O governo do presidente Lula da Silva (PT) busca se descolar e não arcar com o ônus para a sua imagem dos atos contra Jair Bolsonaro (PL) organizados por partidos de esquerda neste último sábado (23) e que foram esvaziados em praticamente todas as cidades em que ocorreram.
A avaliação interna é de que o PT e demais partidos erraram ao levar adiante as manifestações que não tinham uma “pauta mobilizadora”, como definiu um integrante do governo, e que além disso aconteceram de maneira desarticulada.
Por outro lado, ministros também defendem que se trata de um “evento do PT” e que por isso o esvaziamento não serve como um termômetro da força do governo.

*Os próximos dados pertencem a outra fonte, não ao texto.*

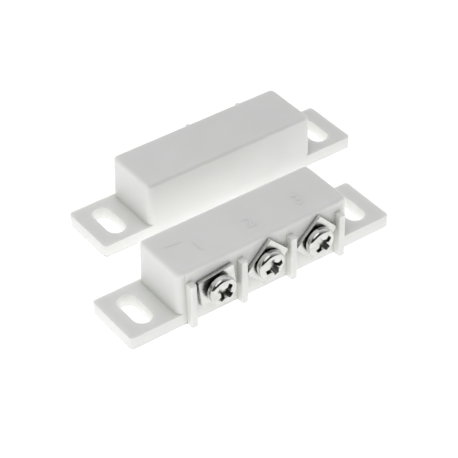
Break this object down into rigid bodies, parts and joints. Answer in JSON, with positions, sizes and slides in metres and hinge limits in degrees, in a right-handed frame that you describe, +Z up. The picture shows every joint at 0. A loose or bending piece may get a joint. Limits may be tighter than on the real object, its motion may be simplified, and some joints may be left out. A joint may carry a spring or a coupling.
{
  "type": "magnetic contact",
  "caption": "Surface-mounted magnetic door contact: switch unit with screw terminals, clamp plates and reed switch, and its plain magnet unit, both with slotted ears",
  "frame": {"origin": "centre of the switch unit's base, on the mounting surface", "axes": "+X along the long side of both units, +Y from the switch unit to the magnet unit, +Z up from the mounting surface"},
  "size_m": [0.075, 0.0443, 0.0128],
  "materials": {
    "white_plastic": "satin",
    "resin": "satin",
    "reed_glass": "gloss",
    "reed_alloy": "satin",
    "magnet_steel": "matte",
    "lug_brass": "satin",
    "solder": "gloss",
    "plate_nickel": "satin",
    "screw_nickel": "gloss"
  },
  "bodies": {
    "root": {"switch_housing": "white_plastic", "switch_potting": "resin", "glass_capsule": "reed_glass", "common_reed": "reed_alloy", "nc_contact": "reed_alloy", "no_contact": "reed_alloy", "terminal_lug_1": "lug_brass", "terminal_lug_2": "lug_brass", "terminal_lug_3": "lug_brass", "solder_joint_1": "solder", "solder_joint_2": "solder", "solder_joint_3": "solder", "magnet_housing": "white_plastic", "bar_magnet": "magnet_steel", "magnet_potting": "resin"},
    "clamp_1": {"clamp_plate_1": "plate_nickel"},
    "screw_1": {"terminal_screw_1": "screw_nickel"},
    "clamp_2": {"clamp_plate_2": "plate_nickel"},
    "screw_2": {"terminal_screw_2": "screw_nickel"},
    "clamp_3": {"clamp_plate_3": "plate_nickel"},
    "screw_3": {"terminal_screw_3": "screw_nickel"}
  },
  "joints": [
    {"name": "screw_1_travel", "type": "slide", "parent": "root", "child": "clamp_1", "axis": [0, -1, 0], "range_m": [0, 0.002]},
    {"name": "screw_1_turn", "type": "hinge", "parent": "clamp_1", "child": "screw_1", "pos_m": [-0.01215, -0.008, 0.00685], "axis": [0, -1, 0], "range_deg": [0, 1440]},
    {"name": "screw_2_travel", "type": "slide", "parent": "root", "child": "clamp_2", "axis": [0, -1, 0], "range_m": [0, 0.002]},
    {"name": "screw_2_turn", "type": "hinge", "parent": "clamp_2", "child": "screw_2", "pos_m": [0, -0.008, 0.00685], "axis": [0, -1, 0], "range_deg": [0, 1440]},
    {"name": "screw_3_travel", "type": "slide", "parent": "root", "child": "clamp_3", "axis": [0, -1, 0], "range_m": [0, 0.002]},
    {"name": "screw_3_turn", "type": "hinge", "parent": "clamp_3", "child": "screw_3", "pos_m": [0.01215, -0.008, 0.00685], "axis": [0, -1, 0], "range_deg": [0, 1440]}
  ],
  "couplings": [
    {"joint": "screw_1_turn", "follows": "screw_1_travel", "rad_per_m": 12566},
    {"joint": "screw_2_turn", "follows": "screw_2_travel", "rad_per_m": 12566},
    {"joint": "screw_3_turn", "follows": "screw_3_travel", "rad_per_m": 12566}
  ]
}
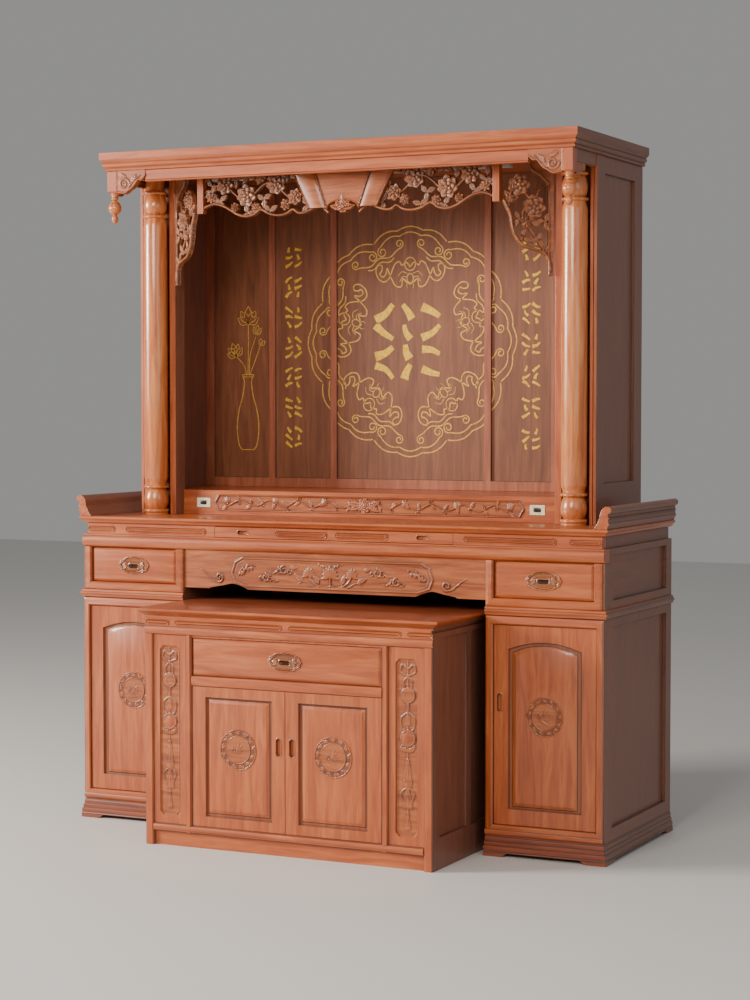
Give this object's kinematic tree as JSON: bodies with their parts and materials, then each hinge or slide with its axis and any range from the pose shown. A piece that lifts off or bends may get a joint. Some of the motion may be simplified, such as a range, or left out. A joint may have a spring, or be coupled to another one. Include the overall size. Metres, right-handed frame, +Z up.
{
  "type": "household altar cabinet",
  "caption": "Carved hardwood altar: a table on pedestals carries an open, roofed shrine, and a small cabinet stands in its kneehole.",
  "frame": {"origin": "centre of the bounding box at floor level", "axes": "+Z up, +X to the right as seen from the front, front towards -Y"},
  "size_m": [1.884, 0.945, 2.205],
  "materials": {
    "front_wood": "reddish hardwood under clear gloss lacquer",
    "shade_wood": "the same wood in its darker side panels, lacquered",
    "carved_wood": "carved and pierced wood, lacquered and slightly darkened in its grooves",
    "turned_wood": "turned wood under gloss lacquer",
    "inner_wood": "dark red-brown panelling, semi-gloss, with gold line work",
    "lamp_plastic": "white lamp batten",
    "socket_plastic": "cream socket plate"
  },
  "bodies": {
    "frame": {"apron": "carved_wood", "bracket_front_left": "carved_wood", "bracket_front_right": "carved_wood", "bracket_side_left": "carved_wood", "bracket_side_right": "carved_wood", "cabinet_carcase": "front_wood", "cabinet_panel_left": "carved_wood", "cabinet_panel_right": "carved_wood", "cabinet_plinth": "front_wood", "cabinet_top": "front_wood", "column_left": "turned_wood", "column_right": "turned_wood", "corner_post_left": "front_wood", "corner_post_right": "front_wood", "divider_left": "carved_wood", "divider_right": "carved_wood", "drawer_case_left": "shade_wood", "drawer_case_right": "shade_wood", "dust_board": "inner_wood", "fascia_front": "front_wood", "fascia_side_left": "front_wood", "fascia_side_right": "front_wood", "fretwork_left": "carved_wood", "fretwork_right": "carved_wood", "front_rail": "front_wood", "gallery_left": "front_wood", "gallery_right": "front_wood", "kneehole_back": "inner_wood", "lamp_batten": "lamp_plastic", "pedestal_left": "shade_wood", "pedestal_right": "shade_wood", "pilaster_left": "front_wood", "pilaster_right": "front_wood", "plaque": "carved_wood", "plinth_left": "front_wood", "plinth_right": "front_wood", "roof": "front_wood", "shrine_back": "inner_wood", "shrine_side_left": "inner_wood", "shrine_side_right": "inner_wood", "shrine_step": "carved_wood", "socket_left": "socket_plastic", "socket_right": "socket_plastic", "spandrel_left": "carved_wood", "spandrel_right": "carved_wood", "table_top": "front_wood", "waist_left": "front_wood", "waist_right": "front_wood"},
    "door_left": {"door_left": "front_wood"},
    "door_right": {"door_right": "front_wood"},
    "drawer_left": {"drawer_left": "front_wood"},
    "drawer_right": {"drawer_right": "front_wood"},
    "pullout_board": {"pullout_board": "front_wood"},
    "cabinet_drawer": {"cabinet_drawer": "front_wood"},
    "cabinet_door_left": {"cabinet_door_left": "front_wood"},
    "cabinet_door_right": {"cabinet_door_right": "front_wood"}
  },
  "joints": [
    {"name": "door_left_hinge", "type": "hinge", "parent": "frame", "child": "door_left", "pos_m": [-0.8935, -0.1525, 0.405], "axis": [0, 0, -1], "range_deg": [0, 95]},
    {"name": "door_right_hinge", "type": "hinge", "parent": "frame", "child": "door_right", "pos_m": [0.8935, -0.1525, 0.405], "axis": [0, 0, 1], "range_deg": [0, 95]},
    {"name": "cabinet_door_left_hinge", "type": "hinge", "parent": "frame", "child": "cabinet_door_left", "pos_m": [-0.3265, -0.4525, 0.289], "axis": [0, 0, -1], "range_deg": [0, 95]},
    {"name": "cabinet_door_right_hinge", "type": "hinge", "parent": "frame", "child": "cabinet_door_right", "pos_m": [0.3265, -0.4525, 0.289], "axis": [0, 0, 1], "range_deg": [0, 95]},
    {"name": "drawer_left_slide", "type": "slide", "parent": "frame", "child": "drawer_left", "axis": [0, -1, 0], "range_m": [0, 0.3]},
    {"name": "drawer_right_slide", "type": "slide", "parent": "frame", "child": "drawer_right", "axis": [0, -1, 0], "range_m": [0, 0.3]},
    {"name": "cabinet_drawer_slide", "type": "slide", "parent": "frame", "child": "cabinet_drawer", "axis": [0, -1, 0], "range_m": [0, 0.3]},
    {"name": "pullout_board_slide", "type": "slide", "parent": "frame", "child": "pullout_board", "axis": [0, -1, 0], "range_m": [0, 0.3]}
  ]
}
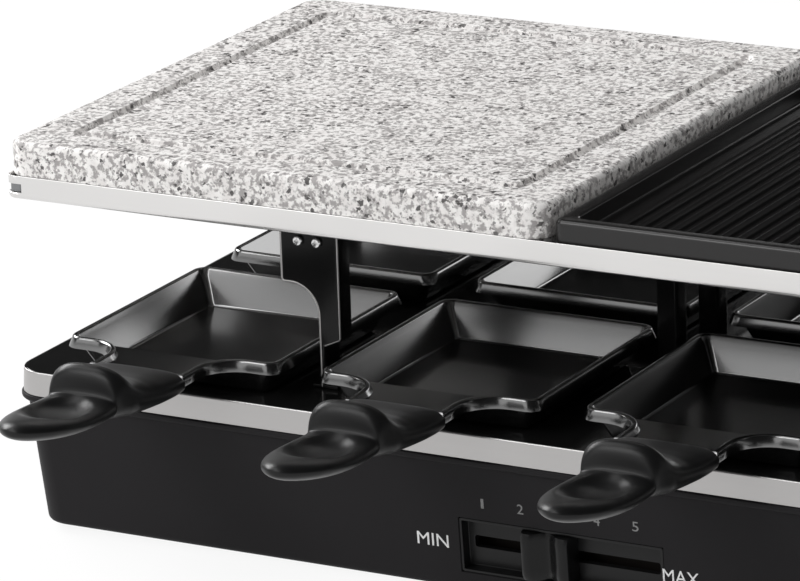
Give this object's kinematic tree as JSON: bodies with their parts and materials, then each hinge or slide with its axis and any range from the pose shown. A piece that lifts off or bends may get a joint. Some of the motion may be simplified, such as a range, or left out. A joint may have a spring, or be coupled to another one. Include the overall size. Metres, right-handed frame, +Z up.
{
  "type": "raclette grill",
  "caption": "Tabletop raclette grill: stone plate and ribbed grill plate in a steel frame on legs over a low base, with long-handled pans that slide in from front and back.",
  "frame": {"origin": "on the table, under the middle of the grill", "axes": "+X along the length towards the grill plate, +Y from front to back, +Z up"},
  "size_m": [0.478, 0.468, 0.1602],
  "materials": {
    "granite": "satin",
    "non_stick": "satin",
    "stainless": "satin",
    "pan_coating": "gloss",
    "black_enamel": "gloss",
    "deck_coating": "matte",
    "shell_plastic": "matte",
    "handle_plastic": "satin",
    "zinc_steel": "satin",
    "element_steel": "matte",
    "rubber": "matte",
    "ceramic": "satin",
    "white_print": "satin"
  },
  "bodies": {
    "grill": {"base_shell": "shell_plastic", "trim_band": "stainless", "deck": "deck_coating", "heat_shield": "zinc_steel", "bottom_cover": "zinc_steel", "foot_front_left": "rubber", "foot_front_right": "rubber", "foot_back_left": "rubber", "foot_back_right": "rubber", "base_screw_front_left": "zinc_steel", "base_screw_front_right": "zinc_steel", "base_screw_back_left": "zinc_steel", "base_screw_back_right": "zinc_steel", "control_bezel": "handle_plastic", "power_regulator": "ceramic", "terminal_block": "ceramic", "thermal_fuse": "zinc_steel", "cord_bush": "rubber", "element_post_front": "black_enamel", "element_post_back": "black_enamel", "heating_element": "element_steel", "element_hanger_left": "zinc_steel", "element_hanger_right": "zinc_steel", "cross_rail_left": "zinc_steel", "cross_rail_right": "zinc_steel", "cross_bar": "zinc_steel", "leg_front_left": "black_enamel", "leg_front_right": "black_enamel", "leg_back_left": "black_enamel", "leg_back_right": "black_enamel", "leg_screw_front_left_1": "zinc_steel", "leg_screw_front_left_2": "zinc_steel", "leg_screw_front_right_1": "zinc_steel", "leg_screw_front_right_2": "zinc_steel", "leg_screw_back_left_1": "zinc_steel", "leg_screw_back_left_2": "zinc_steel", "leg_screw_back_right_1": "zinc_steel", "leg_screw_back_right_2": "zinc_steel", "top_frame": "stainless"},
    "slider": {"slider_knob": "handle_plastic", "slide_carriage": "handle_plastic"},
    "stone": {"stone_plate": "granite"},
    "griddle": {"grill_plate": "non_stick"},
    "front_pan_1": {"pan_front_1": "pan_coating", "handle_front_1": "handle_plastic"},
    "front_pan_2": {"pan_front_2": "pan_coating", "handle_front_2": "handle_plastic"},
    "front_pan_3": {"pan_front_3": "pan_coating", "handle_front_3": "handle_plastic"},
    "front_pan_4": {"pan_front_4": "pan_coating", "handle_front_4": "handle_plastic"},
    "back_pan_1": {"pan_back_1": "pan_coating", "handle_back_1": "handle_plastic"},
    "back_pan_2": {"pan_back_2": "pan_coating", "handle_back_2": "handle_plastic"},
    "back_pan_3": {"pan_back_3": "pan_coating", "handle_back_3": "handle_plastic"},
    "back_pan_4": {"pan_back_4": "pan_coating", "handle_back_4": "handle_plastic"}
  },
  "joints": [
    {"name": "power_slide", "type": "slide", "parent": "grill", "child": "slider", "axis": [1, 0, 0], "range_m": [-0.0252, 0.0364]},
    {"name": "stone_lift", "type": "slide", "parent": "grill", "child": "stone", "axis": [0, 0, 1], "range_m": [0, 0.06]},
    {"name": "griddle_lift", "type": "slide", "parent": "grill", "child": "griddle", "axis": [0, 0, 1], "range_m": [0, 0.06]},
    {"name": "front_pan_1_pull", "type": "slide", "parent": "grill", "child": "front_pan_1", "axis": [0, -1, 0], "range_m": [0, 0.125]},
    {"name": "front_pan_2_pull", "type": "slide", "parent": "grill", "child": "front_pan_2", "axis": [0, -1, 0], "range_m": [0, 0.125]},
    {"name": "front_pan_3_pull", "type": "slide", "parent": "grill", "child": "front_pan_3", "axis": [0, -1, 0], "range_m": [0, 0.125]},
    {"name": "front_pan_4_pull", "type": "slide", "parent": "grill", "child": "front_pan_4", "axis": [0, -1, 0], "range_m": [0, 0.125]},
    {"name": "back_pan_1_pull", "type": "slide", "parent": "grill", "child": "back_pan_1", "axis": [0, 1, 0], "range_m": [0, 0.125]},
    {"name": "back_pan_2_pull", "type": "slide", "parent": "grill", "child": "back_pan_2", "axis": [0, 1, 0], "range_m": [0, 0.125]},
    {"name": "back_pan_3_pull", "type": "slide", "parent": "grill", "child": "back_pan_3", "axis": [0, 1, 0], "range_m": [0, 0.125]},
    {"name": "back_pan_4_pull", "type": "slide", "parent": "grill", "child": "back_pan_4", "axis": [0, 1, 0], "range_m": [0, 0.125]}
  ]
}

Afirmam ainda que a pauta dos atos —em defesa da democracia, para lembrar os 60 anos do golpe militar e contra a anistia para quem buscou uma ruptura institucional—, embora importantes, não estão no topo da lista de prioridades que o governo vem defendendo publicamente.
Em meio à oscilação negativa na avaliação da gestão petista, Lula e seus ministros decidiram focar esforços na divulgação das ações do governo, com mais viagens pelo país. Aliados têm inclusive aconselhado o presidente a evitar embates retóricos com Bolsonaro e também temas polêmicos.
Além disso, o aniversário do golpe militar no próximo dia 31, uma das pautas dos atos, é um motivo de divisão dentro do governo e também entre os aliados. A decisão do presidente Lula de desaconselhar eventos para marcar a cerimônia foi objeto de críticas.
O governo vive um momento de tentativa de aproximação com os militares, em meio ao avanço das investigações sobre a participação de integrantes da cúpula das Forças Armadas nas articulações em favor de um golpe para manter Jair Bolsonaro no poder, após a derrota nas urnas.
Na noite de sexta-feira (22), por exemplo, Lula e outros integrantes do seu governo participaram de um jantar na residência do comandante da Marina, almirante Marcos Sampaio Olsen.
O Palácio do Planalto já havia decidido se distanciar dos atos quando eles começaram a ser planejados.
Por isso Lula, seus ministros e demais integrantes do governo optaram por não comparecer às manifestações. Ao longo deste sábado (23), também não houve referência aos atos nas redes sociais da equipe do mandatário.
Havia uma leitura estratégica de que os atos seriam invariavelmente comparados com a manifestação promovida pelo pastor Silas Malafaia em favor de Jair Bolsonaro, na avenida Paulista, em fevereiro. O próprio Lula disse que o ato na ocasião “foi grande”.
A estratégia de retirar o ato em São Paulo da Paulista e de dividir as manifestações em várias cidades tinha o objetivo justamente de evitar uma comparação com o ato bolsonarista. No Planalto, isso foi outro motivo de crítica, por expor ainda mais a falta de uma articulação.
Neste sábado (23), movimentos de esquerda e partidos organizaram atos em defesa da democracia em dezenas de cidades do país, além de Portugal e Espanha. Houve baixa adesão, incluindo nas cidades em que estavam previstas as maiores manifestações, como Salvador (BA) e a capital paulista.
Na capital da Bahia, a presidente do PT, Gleisi Hoffmann, afirmou neste sábado que o objetivo dos atos da esquerda não era se equiparar em números ao realizado por Bolsonaro na Paulista, mas sim reforçar o combate a ditaduras e tentativas de golpe.
“[O objetivo] é fazer atos pelo Brasil inteiro, independente de tamanho. Para reunir as pessoas e aqueles que lutaram contra a ditadura e deixar aceso na memória que não podemos voltar a esse tempo. E também para dizer que nós não concordamos com a tentativa do golpe do 8 de janeiro.”
Sobre a ausência de Lula das manifestações, a presidente do PT afirmou que “não é função do governo nem do presidente fazer mobilizações sociais”.
A manifestação na cidade de São Paulo ainda foi prejudicada por causa da chuva. Um dos presentes no evento foi o ex-ministro da Casa Civil José Dirceu.